February 1, 2006
Ignoring the Rich
By William
F. Buckley
The economic data
didn't come in at the same time, but they might as well have done,
in terms of political impact. We have in the past five years seen
a reduction in real income to the American working class. Simultaneously,
we have seen an increase in the share of national income flowing
to the wealthiest 5 percent. The figures of course need refining,
but they are there as tinder for those who want to doubt the pretensions
of the free market, or else to heighten political means of interfering
with its allocations.
Begin with what seems
the most arrant locus of capitalist favoritism, the rich. The
figures suggest that the richest 20 percent of Americans own about
74 percent of the wealth of the nation.
The shock of this
datum is mitigated by an argumentum ad absurdum. Suppose that
that figure rose to 100 percent? That would mean that the richest
owned everything. But that would also mean that no one but the
rich owned so much as the clothes on their backs, let alone a
car, or a house.
That is, as conceded,
an argumentum ad absurdum, but it is instructive. If a country
is productive, its gross domestic product is distributed. That
much of it as is distributed to men and women who don't need to
spend it in order to live heads for capital accounts. If John
Jones has a billion in assets, most of it has to reside somewhere.
If it isn't bankrolling a new skyscraper, with funds going out
every day for wages and for the purchase of concrete, it is residing
in banks or is invested in equities or bonds.
An increase in the
value of such portfolios does not suggest that the capital is
comatose -- on the contrary, the people who invested the money
had it in mind to magnify its size -- which means that it is being
used to finance economic activity. If the wealth of the country
were funneled into gold bullion, there would then be stagnation,
but this is not conspicuously happening in the U.S. economy, and
there is no reason for it to happen unless inflation inundates
us, which isn't happening.
In the short term,
the rich get richer, barring national catastrophes.
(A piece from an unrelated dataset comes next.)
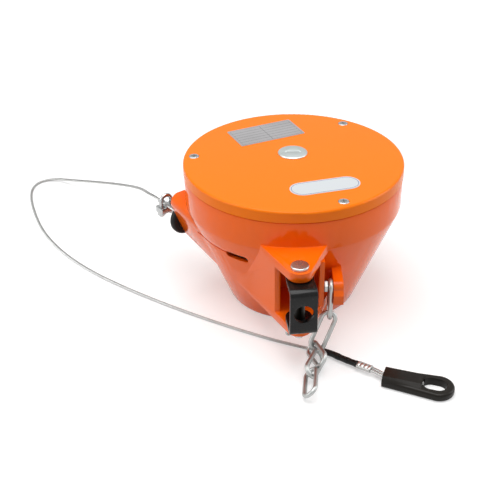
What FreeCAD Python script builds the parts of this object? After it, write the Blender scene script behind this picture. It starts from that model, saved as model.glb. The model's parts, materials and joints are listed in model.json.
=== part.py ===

If a couple
puts unrequired money away into savings, these will accumulate
interest. Which interest accumulates more interest -- and so on.
There are natural limits to most such accumulations. John D. Rockefeller
had a number of children, and they had a number of children, and
after four or five generations, you can conceptualize a Rockefeller
of relatively modest means, given the attritions of time and fecundity.
But the whole idea
of capitalism is that as surpluses engender an increase in wealth,
they must bring on an increase in the income of the non-rich.
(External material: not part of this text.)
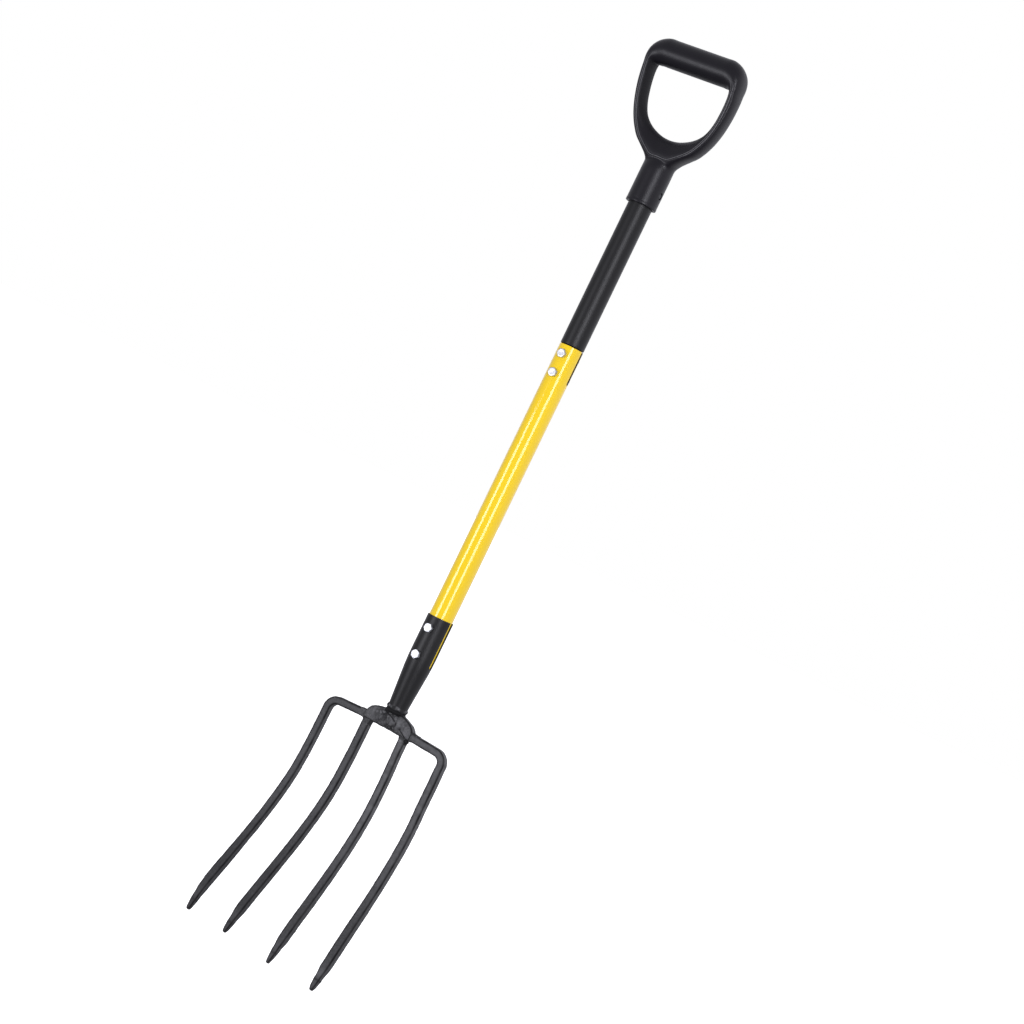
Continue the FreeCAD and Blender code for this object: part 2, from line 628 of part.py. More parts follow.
os.makedirs("parts", exist_ok=True)
for obj in NODES:
    shape = obj.Shape
    if shape.isNull() or not shape.isValid():
        raise RuntimeError("bad shape: " + obj.Label)
    if not shape.Solids:
        raise RuntimeError("no solid: " + obj.Label)
    shape.exportStep("parts/" + obj.Label + ".step")
    bb = shape.BoundBox
    print("%-22s solids %d volume %10.1f  x %.1f..%.1f  y %.1f..%.1f  z %.1f..%.1f" % (
        obj.Label, len(shape.Solids), shape.Volume, bb.XMin, bb.XMax, bb.YMin, bb.YMax, bb.ZMin, bb.ZMax))
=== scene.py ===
import math

import bmesh
import bpy
import numpy as np
from mathutils import Matrix, Vector
from mathutils.kdtree import KDTree


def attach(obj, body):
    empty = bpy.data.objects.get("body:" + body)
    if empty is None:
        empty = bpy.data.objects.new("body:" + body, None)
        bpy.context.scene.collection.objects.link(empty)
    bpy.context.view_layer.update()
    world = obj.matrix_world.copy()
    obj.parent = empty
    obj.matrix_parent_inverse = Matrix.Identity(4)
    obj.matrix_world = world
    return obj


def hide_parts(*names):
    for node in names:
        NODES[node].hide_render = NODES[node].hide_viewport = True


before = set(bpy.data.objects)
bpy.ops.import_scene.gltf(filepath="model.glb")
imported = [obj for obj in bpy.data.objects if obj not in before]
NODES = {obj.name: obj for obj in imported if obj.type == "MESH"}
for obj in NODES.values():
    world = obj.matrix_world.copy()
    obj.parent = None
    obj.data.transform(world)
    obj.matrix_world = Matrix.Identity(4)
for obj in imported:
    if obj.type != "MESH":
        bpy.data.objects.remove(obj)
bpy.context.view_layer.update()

MM = 0.001


# ------------------------------------------------------------------ numbers
def catmull(xs, ys, x):
    """Cubic through a table, for one x or an array of them."""
    xs, ys = np.asarray(xs, float), np.asarray(ys, float)
    if xs[0] > xs[-1]:
        xs, ys = xs[::-1], ys[::-1]
    x = np.clip(np.asarray(x, float), xs[0], xs[-1])
    k = np.clip(np.searchsorted(xs, x) - 1, 0, len(xs) - 2)
    m = np.gradient(ys, xs, axis=0)
    h = xs[k + 1] - xs[k]
    t = (x - xs[k]) / h
    if ys.ndim > 1:
        h, t = h[..., None], t[..., None]
    return ((2 * t ** 3 - 3 * t ** 2 + 1) * ys[k] + (t ** 3 - 2 * t ** 2 + t) * h * m[k]
            + (-2 * t ** 3 + 3 * t ** 2) * ys[k + 1] + (t ** 3 - t ** 2) * h * m[k + 1])


def lattice(seed):
    rng = np.random.RandomState(seed)
    return rng.rand(64, 64, 64).astype(np.float64)


LATTICE = lattice(7)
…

The snarl about the rich getting richer evolves, in the language
of derogation, as: the rich getting richer at the expense of the
poor.
This can happen, and
probably did so in pre-revolutionary France, though in fact it
did not happen in pre-revolutionary Russia. The only means by
which the rich can get richer at the expense of the poor is by
the exercise of extortionary powers. This is done by the use of
government authority, by the exercise of monopoly power, and by
controlling the single element of economic production that can't
be enlarged, namely, land.
What could account
for the reduction in real average income by the lowest quintile
of Americans? The likeliest explanation is the traditional lag
between a rise in productivity and a rise in wages. Such lags
are historically moderate and temporary, but they are affected
by a number of extraneous factors, some of which are unquestionably
at work in America. Labor unions have diminished in power, but
the consequences of their high moments reach back vengefully.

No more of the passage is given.